WHAT IS NEEDED: Repeat the material exactly as it appears.

— START OF RAW DATA —

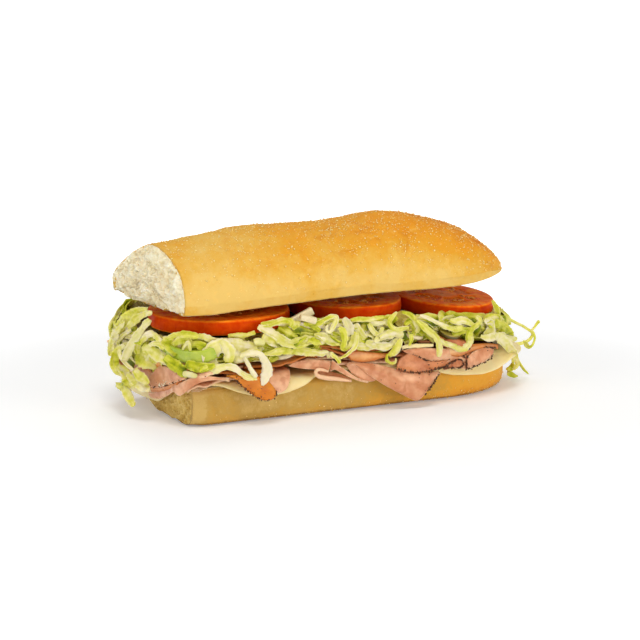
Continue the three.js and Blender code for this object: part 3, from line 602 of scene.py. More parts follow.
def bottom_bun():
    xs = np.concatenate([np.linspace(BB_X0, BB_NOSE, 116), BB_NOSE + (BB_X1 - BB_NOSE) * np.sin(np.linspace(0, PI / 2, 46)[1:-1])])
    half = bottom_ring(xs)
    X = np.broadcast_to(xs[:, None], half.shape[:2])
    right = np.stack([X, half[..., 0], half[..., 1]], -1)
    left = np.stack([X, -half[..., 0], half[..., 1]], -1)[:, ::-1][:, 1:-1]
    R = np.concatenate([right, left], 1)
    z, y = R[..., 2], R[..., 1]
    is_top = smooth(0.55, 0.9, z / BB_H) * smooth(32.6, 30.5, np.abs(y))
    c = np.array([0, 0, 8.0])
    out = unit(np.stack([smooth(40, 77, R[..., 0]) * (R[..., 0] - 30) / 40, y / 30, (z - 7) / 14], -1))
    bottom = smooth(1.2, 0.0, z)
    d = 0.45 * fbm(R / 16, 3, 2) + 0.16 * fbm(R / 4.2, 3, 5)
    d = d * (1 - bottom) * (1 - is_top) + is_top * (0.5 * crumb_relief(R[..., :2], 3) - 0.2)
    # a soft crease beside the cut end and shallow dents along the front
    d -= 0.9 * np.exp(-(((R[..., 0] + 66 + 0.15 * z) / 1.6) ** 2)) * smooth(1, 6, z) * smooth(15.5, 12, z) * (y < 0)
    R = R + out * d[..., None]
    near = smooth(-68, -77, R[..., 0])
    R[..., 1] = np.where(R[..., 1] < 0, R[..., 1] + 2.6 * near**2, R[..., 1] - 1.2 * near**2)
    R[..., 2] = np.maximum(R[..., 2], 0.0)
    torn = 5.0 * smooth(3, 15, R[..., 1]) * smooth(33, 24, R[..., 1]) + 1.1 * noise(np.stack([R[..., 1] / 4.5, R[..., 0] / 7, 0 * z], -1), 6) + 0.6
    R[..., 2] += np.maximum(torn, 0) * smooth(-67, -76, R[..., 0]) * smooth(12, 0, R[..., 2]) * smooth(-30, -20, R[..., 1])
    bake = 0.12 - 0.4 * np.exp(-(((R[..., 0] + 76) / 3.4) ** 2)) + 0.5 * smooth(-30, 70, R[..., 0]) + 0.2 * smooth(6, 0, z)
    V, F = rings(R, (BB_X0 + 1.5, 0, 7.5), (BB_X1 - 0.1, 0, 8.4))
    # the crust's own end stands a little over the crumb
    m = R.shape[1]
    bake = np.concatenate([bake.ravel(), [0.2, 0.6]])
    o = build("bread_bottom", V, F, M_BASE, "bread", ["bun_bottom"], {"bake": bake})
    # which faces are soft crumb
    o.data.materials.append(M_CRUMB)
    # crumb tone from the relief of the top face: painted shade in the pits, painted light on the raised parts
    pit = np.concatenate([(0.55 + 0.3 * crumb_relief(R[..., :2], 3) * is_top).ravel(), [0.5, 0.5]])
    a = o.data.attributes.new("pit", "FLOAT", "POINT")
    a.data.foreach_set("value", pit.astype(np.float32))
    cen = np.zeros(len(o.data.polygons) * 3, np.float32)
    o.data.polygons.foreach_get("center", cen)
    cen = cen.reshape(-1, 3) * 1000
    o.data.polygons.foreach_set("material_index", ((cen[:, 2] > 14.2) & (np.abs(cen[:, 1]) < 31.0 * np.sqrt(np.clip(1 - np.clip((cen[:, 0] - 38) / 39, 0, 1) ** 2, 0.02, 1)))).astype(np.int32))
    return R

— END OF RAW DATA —

RESULT OF THE EXERCISE:
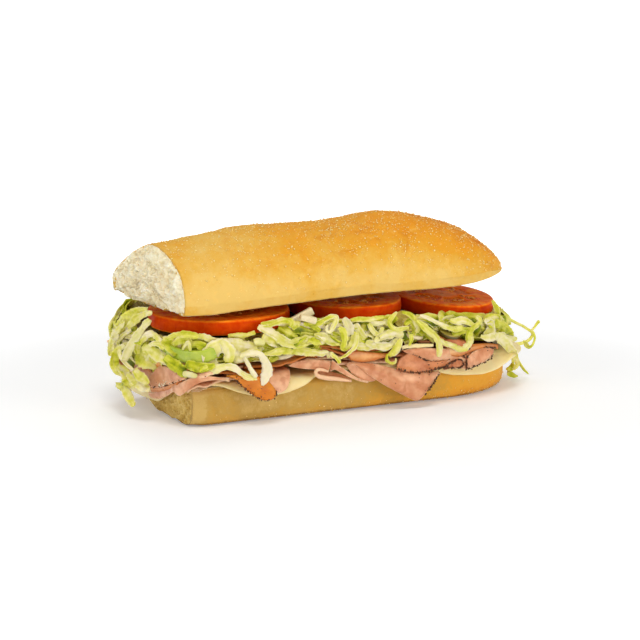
Continue the three.js and Blender code for this object: part 3, from line 602 of scene.py. More parts follow.
def bottom_bun():
    xs = np.concatenate([np.linspace(BB_X0, BB_NOSE, 116), BB_NOSE + (BB_X1 - BB_NOSE) * np.sin(np.linspace(0, PI / 2, 46)[1:-1])])
    half = bottom_ring(xs)
    X = np.broadcast_to(xs[:, None], half.shape[:2])
    right = np.stack([X, half[..., 0], half[..., 1]], -1)
    left = np.stack([X, -half[..., 0], half[..., 1]], -1)[:, ::-1][:, 1:-1]
    R = np.concatenate([right, left], 1)
    z, y = R[..., 2], R[..., 1]
    is_top = smooth(0.55, 0.9, z / BB_H) * smooth(32.6, 30.5, np.abs(y))
    c = np.array([0, 0, 8.0])
    out = unit(np.stack([smooth(40, 77, R[..., 0]) * (R[..., 0] - 30) / 40, y / 30, (z - 7) / 14], -1))
    bottom = smooth(1.2, 0.0, z)
    d = 0.45 * fbm(R / 16, 3, 2) + 0.16 * fbm(R / 4.2, 3, 5)
    d = d * (1 - bottom) * (1 - is_top) + is_top * (0.5 * crumb_relief(R[..., :2], 3) - 0.2)
    # a soft crease beside the cut end and shallow dents along the front
    d -= 0.9 * np.exp(-(((R[..., 0] + 66 + 0.15 * z) / 1.6) ** 2)) * smooth(1, 6, z) * smooth(15.5, 12, z) * (y < 0)
    R = R + out * d[..., None]
    near = smooth(-68, -77, R[..., 0])
    R[..., 1] = np.where(R[..., 1] < 0, R[..., 1] + 2.6 * near**2, R[..., 1] - 1.2 * near**2)
    R[..., 2] = np.maximum(R[..., 2], 0.0)
    torn = 5.0 * smooth(3, 15, R[..., 1]) * smooth(33, 24, R[..., 1]) + 1.1 * noise(np.stack([R[..., 1] / 4.5, R[..., 0] / 7, 0 * z], -1), 6) + 0.6
    R[..., 2] += np.maximum(torn, 0) * smooth(-67, -76, R[..., 0]) * smooth(12, 0, R[..., 2]) * smooth(-30, -20, R[..., 1])
    bake = 0.12 - 0.4 * np.exp(-(((R[..., 0] + 76) / 3.4) ** 2)) + 0.5 * smooth(-30, 70, R[..., 0]) + 0.2 * smooth(6, 0, z)
    V, F = rings(R, (BB_X0 + 1.5, 0, 7.5), (BB_X1 - 0.1, 0, 8.4))
    # the crust's own end stands a little over the crumb
    m = R.shape[1]
    bake = np.concatenate([bake.ravel(), [0.2, 0.6]])
    o = build("bread_bottom", V, F, M_BASE, "bread", ["bun_bottom"], {"bake": bake})
    # which faces are soft crumb
    o.data.materials.append(M_CRUMB)
    # crumb tone from the relief of the top face: painted shade in the pits, painted light on the raised parts
    pit = np.concatenate([(0.55 + 0.3 * crumb_relief(R[..., :2], 3) * is_top).ravel(), [0.5, 0.5]])
    a = o.data.attributes.new("pit", "FLOAT", "POINT")
    a.data.foreach_set("value", pit.astype(np.float32))
    cen = np.zeros(len(o.data.polygons) * 3, np.float32)
    o.data.polygons.foreach_get("center", cen)
    cen = cen.reshape(-1, 3) * 1000
    o.data.polygons.foreach_set("material_index", ((cen[:, 2] > 14.2) & (np.abs(cen[:, 1]) < 31.0 * np.sqrt(np.clip(1 - np.clip((cen[:, 0] - 38) / 39, 0, 1) ** 2, 0.02, 1)))).astype(np.int32))
    return R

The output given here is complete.